__GIVEN EXERCISE__.
Quote exactly the lines between the line containing "before = set(bpy.data.objects)" and the line containing "return (*plain, 1.0)", counting those two lines as part of the range. Leave the rest out.

__EXTRACTED INFORMATION__.

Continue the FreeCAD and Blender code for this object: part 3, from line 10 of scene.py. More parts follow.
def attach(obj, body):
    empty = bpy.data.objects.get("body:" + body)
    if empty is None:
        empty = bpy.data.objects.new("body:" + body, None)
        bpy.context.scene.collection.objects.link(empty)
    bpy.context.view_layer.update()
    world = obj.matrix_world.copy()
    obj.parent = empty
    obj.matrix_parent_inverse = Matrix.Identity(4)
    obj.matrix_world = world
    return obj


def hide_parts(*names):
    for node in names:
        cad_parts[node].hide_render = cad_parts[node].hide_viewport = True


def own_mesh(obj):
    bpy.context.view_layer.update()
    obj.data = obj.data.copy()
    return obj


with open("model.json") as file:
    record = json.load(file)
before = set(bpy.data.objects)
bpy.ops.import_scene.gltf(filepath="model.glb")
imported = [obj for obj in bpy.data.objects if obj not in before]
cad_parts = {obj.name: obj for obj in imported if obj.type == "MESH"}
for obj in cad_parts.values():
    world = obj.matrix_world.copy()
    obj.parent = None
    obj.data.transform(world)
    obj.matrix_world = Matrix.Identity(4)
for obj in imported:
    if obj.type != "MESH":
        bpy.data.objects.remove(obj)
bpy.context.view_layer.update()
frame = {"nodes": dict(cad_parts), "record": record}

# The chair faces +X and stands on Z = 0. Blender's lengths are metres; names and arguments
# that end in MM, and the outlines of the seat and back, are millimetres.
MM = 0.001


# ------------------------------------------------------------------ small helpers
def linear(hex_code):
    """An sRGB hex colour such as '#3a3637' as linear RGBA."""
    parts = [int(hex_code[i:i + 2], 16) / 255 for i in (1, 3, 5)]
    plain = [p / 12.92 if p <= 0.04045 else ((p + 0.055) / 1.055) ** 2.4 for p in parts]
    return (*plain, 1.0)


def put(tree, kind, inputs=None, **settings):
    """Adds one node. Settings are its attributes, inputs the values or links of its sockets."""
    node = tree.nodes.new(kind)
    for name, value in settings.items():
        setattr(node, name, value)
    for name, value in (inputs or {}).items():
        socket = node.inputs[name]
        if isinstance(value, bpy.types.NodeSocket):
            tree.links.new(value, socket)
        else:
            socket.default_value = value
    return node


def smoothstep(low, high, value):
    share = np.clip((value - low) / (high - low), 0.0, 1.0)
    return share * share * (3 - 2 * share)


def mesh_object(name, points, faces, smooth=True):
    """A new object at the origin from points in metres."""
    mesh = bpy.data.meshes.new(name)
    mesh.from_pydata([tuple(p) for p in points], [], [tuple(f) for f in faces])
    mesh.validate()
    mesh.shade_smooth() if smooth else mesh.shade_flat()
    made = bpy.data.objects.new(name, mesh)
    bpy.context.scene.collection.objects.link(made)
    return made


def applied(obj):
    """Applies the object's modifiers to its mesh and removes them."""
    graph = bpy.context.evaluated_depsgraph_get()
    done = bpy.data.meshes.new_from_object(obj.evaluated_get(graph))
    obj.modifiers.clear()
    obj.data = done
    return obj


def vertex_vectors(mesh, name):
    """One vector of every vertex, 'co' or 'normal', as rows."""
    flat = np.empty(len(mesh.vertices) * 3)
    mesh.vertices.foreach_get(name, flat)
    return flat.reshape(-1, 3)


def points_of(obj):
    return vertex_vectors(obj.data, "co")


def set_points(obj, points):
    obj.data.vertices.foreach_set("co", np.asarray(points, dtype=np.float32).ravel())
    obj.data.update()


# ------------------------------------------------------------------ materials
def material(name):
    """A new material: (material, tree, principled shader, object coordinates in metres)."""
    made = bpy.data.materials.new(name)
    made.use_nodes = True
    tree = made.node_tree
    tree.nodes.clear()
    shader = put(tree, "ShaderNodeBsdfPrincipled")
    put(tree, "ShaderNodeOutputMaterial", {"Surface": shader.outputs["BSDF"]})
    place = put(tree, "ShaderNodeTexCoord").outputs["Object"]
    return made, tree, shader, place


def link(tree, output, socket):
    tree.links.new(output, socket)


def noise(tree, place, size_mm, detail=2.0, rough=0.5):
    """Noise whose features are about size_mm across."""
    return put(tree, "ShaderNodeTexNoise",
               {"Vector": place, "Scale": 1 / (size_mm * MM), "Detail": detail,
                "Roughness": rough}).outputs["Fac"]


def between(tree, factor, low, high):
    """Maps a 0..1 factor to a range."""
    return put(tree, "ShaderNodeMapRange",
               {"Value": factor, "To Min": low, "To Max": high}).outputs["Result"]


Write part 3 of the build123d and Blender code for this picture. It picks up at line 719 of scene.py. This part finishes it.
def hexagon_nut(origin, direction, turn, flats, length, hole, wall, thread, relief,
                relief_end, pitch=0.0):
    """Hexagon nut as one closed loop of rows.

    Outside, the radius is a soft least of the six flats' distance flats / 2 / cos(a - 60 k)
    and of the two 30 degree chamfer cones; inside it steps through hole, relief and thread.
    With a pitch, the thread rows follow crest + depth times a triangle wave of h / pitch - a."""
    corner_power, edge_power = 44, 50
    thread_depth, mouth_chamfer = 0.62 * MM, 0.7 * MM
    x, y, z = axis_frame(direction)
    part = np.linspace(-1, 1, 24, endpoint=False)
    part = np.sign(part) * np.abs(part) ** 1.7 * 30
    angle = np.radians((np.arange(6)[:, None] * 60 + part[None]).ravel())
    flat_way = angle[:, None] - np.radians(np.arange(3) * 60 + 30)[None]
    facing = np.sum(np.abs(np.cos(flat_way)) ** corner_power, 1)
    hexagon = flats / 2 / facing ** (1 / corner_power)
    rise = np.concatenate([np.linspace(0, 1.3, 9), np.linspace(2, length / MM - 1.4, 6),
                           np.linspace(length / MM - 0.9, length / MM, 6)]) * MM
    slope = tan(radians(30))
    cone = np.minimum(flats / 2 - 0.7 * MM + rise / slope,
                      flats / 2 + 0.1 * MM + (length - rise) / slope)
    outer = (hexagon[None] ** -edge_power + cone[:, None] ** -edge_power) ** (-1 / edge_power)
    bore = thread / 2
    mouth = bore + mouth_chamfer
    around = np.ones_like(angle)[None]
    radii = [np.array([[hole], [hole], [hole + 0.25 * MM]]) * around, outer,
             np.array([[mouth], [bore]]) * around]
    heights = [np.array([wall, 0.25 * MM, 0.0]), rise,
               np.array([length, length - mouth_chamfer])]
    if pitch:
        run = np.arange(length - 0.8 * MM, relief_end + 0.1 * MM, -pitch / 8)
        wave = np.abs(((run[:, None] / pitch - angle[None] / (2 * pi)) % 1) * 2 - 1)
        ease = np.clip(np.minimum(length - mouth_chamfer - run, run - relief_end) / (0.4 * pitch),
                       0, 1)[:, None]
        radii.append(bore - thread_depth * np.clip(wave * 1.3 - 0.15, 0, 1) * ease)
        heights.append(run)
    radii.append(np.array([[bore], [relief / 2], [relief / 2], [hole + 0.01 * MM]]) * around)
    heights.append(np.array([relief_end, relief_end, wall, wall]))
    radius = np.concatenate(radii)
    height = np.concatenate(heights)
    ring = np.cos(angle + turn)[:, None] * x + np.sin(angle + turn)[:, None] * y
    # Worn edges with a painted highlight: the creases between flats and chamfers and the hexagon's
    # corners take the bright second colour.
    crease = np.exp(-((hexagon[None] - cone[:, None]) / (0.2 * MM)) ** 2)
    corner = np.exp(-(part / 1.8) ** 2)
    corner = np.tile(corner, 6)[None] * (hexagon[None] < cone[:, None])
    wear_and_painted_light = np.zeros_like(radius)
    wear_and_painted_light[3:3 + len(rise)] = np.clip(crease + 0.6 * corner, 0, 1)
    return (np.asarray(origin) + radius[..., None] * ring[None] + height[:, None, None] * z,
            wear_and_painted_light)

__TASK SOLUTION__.
before = set(bpy.data.objects)
bpy.ops.import_scene.gltf(filepath="model.glb")
imported = [obj for obj in bpy.data.objects if obj not in before]
cad_parts = {obj.name: obj for obj in imported if obj.type == "MESH"}
for obj in cad_parts.values():
    world = obj.matrix_world.copy()
    obj.parent = None
    obj.data.transform(world)
    obj.matrix_world = Matrix.Identity(4)
for obj in imported:
    if obj.type != "MESH":
        bpy.data.objects.remove(obj)
bpy.context.view_layer.update()
frame = {"nodes": dict(cad_parts), "record": record}

# The chair faces +X and stands on Z = 0. Blender's lengths are metres; names and arguments
# that end in MM, and the outlines of the seat and back, are millimetres.
MM = 0.001


# ------------------------------------------------------------------ small helpers
def linear(hex_code):
    """An sRGB hex colour such as '#3a3637' as linear RGBA."""
    parts = [int(hex_code[i:i + 2], 16) / 255 for i in (1, 3, 5)]
    plain = [p / 12.92 if p <= 0.04045 else ((p + 0.055) / 1.055) ** 2.4 for p in parts]
    return (*plain, 1.0)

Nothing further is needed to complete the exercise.